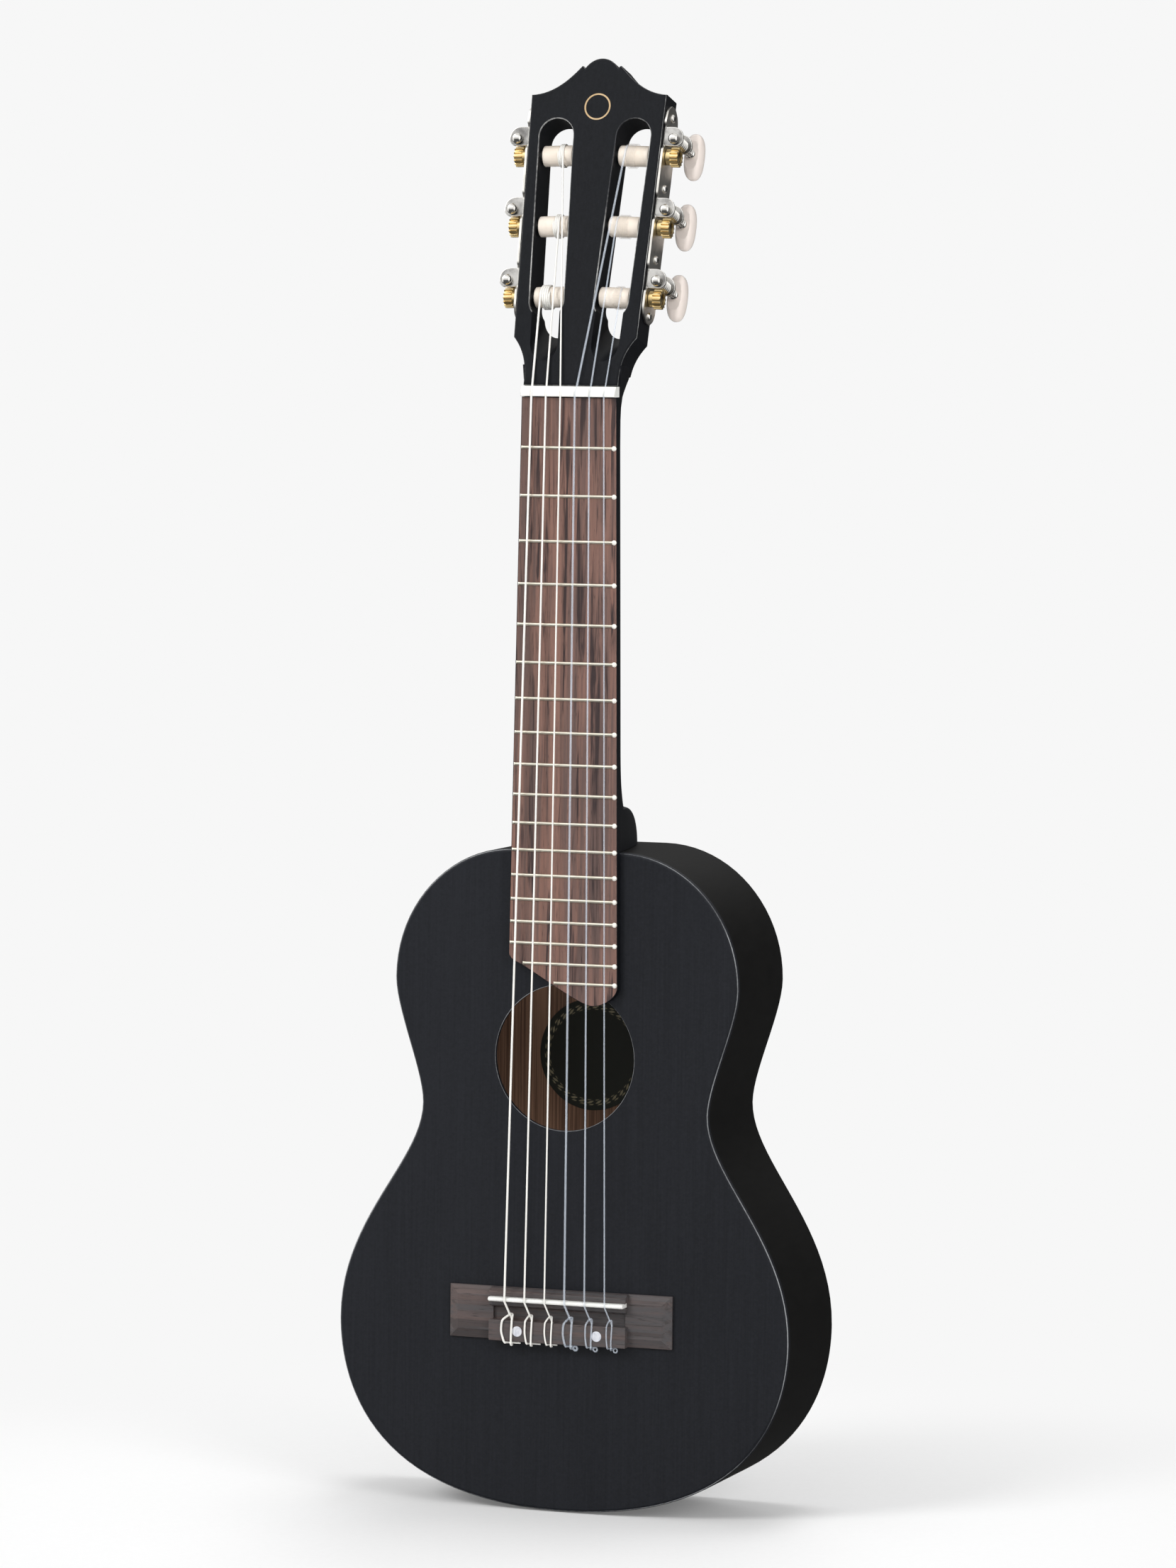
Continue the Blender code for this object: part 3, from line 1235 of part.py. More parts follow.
clear_scene()
PARTS = new_collection('guitalele')
CUTTERS = new_collection('cutters')
SPRUCE = new_material('black_satin_spruce', (0.022, 0.024, 0.028), 0.45)
MAHOGANY = new_material('black_satin_mahogany', (0.014, 0.014, 0.014), 0.4)
BLACK_NECK = new_material('black_neck_lacquer', (0.02, 0.021, 0.024), 0.42)
ROSEWOOD = new_material('rosewood_board', (0.24, 0.15, 0.12), 0.6)
ROSEWOOD_DARK = new_material('rosewood_bridge', (0.09, 0.055, 0.045), 0.55)
BONE = new_material('white_urea', (0.86, 0.86, 0.83), 0.35)
NICKEL = new_material('nickel', (0.62, 0.6, 0.57), 0.25, 1.0)
BRASS = new_material('brass', (0.75, 0.53, 0.22), 0.3, 1.0)
CREAM = new_material('cream_plastic', (0.76, 0.66, 0.6), 0.4)
TREBLE_NYLON = new_material('clear_nylon', (0.55, 0.6, 0.66), 0.25)
BASS_NYLON = new_material('white_nylon', (0.85, 0.84, 0.8), 0.35)
main()
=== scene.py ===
# %% [markdown]
# # A small nylon-string travel guitar
#
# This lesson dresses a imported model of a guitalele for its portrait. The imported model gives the
# bodies that move and the solids that collide. Here each solid that shows gets a finer twin made
# with Blender's own tools, and every surface gets a finish made of shader nodes.
#
# The frame is the model's own: +Z runs up the neck, -Y is the playing side, +X is the side of the
# thinnest string, and the origin is at the nut on the face of the fingerboard.

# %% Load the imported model
from math import asin, atan2, cos, pi, radians, sin, sqrt

import bmesh
import bpy
from mathutils import Matrix, Vector
from mathutils.geometry import interpolate_bezier


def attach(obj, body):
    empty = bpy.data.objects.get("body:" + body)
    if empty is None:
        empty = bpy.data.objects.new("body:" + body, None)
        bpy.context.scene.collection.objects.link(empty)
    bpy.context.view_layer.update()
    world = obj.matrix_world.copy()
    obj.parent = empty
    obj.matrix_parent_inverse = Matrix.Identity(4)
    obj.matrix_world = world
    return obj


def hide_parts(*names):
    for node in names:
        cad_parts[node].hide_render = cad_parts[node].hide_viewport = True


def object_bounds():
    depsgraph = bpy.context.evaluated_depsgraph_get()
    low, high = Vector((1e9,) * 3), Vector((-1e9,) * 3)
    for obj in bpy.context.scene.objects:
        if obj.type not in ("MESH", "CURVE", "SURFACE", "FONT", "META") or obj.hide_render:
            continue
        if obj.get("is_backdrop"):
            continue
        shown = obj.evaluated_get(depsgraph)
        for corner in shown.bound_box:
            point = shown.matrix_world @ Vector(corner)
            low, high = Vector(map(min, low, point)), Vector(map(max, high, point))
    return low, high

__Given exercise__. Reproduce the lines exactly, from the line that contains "clear_scene()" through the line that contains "if empty is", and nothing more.

__Result__.
clear_scene()
PARTS = new_collection('guitalele')
CUTTERS = new_collection('cutters')
SPRUCE = new_material('black_satin_spruce', (0.022, 0.024, 0.028), 0.45)
MAHOGANY = new_material('black_satin_mahogany', (0.014, 0.014, 0.014), 0.4)
BLACK_NECK = new_material('black_neck_lacquer', (0.02, 0.021, 0.024), 0.42)
ROSEWOOD = new_material('rosewood_board', (0.24, 0.15, 0.12), 0.6)
ROSEWOOD_DARK = new_material('rosewood_bridge', (0.09, 0.055, 0.045), 0.55)
BONE = new_material('white_urea', (0.86, 0.86, 0.83), 0.35)
NICKEL = new_material('nickel', (0.62, 0.6, 0.57), 0.25, 1.0)
BRASS = new_material('brass', (0.75, 0.53, 0.22), 0.3, 1.0)
CREAM = new_material('cream_plastic', (0.76, 0.66, 0.6), 0.4)
TREBLE_NYLON = new_material('clear_nylon', (0.55, 0.6, 0.66), 0.25)
BASS_NYLON = new_material('white_nylon', (0.85, 0.84, 0.8), 0.35)
main()
=== scene.py ===
# %% [markdown]
# # A small nylon-string travel guitar
#
# This lesson dresses a imported model of a guitalele for its portrait. The imported model gives the
# bodies that move and the solids that collide. Here each solid that shows gets a finer twin made
# with Blender's own tools, and every surface gets a finish made of shader nodes.
#
# The frame is the model's own: +Z runs up the neck, -Y is the playing side, +X is the side of the
# thinnest string, and the origin is at the nut on the face of the fingerboard.

# %% Load the imported model
from math import asin, atan2, cos, pi, radians, sin, sqrt

import bmesh
import bpy
from mathutils import Matrix, Vector
from mathutils.geometry import interpolate_bezier


def attach(obj, body):
    empty = bpy.data.objects.get("body:" + body)
    if empty is None:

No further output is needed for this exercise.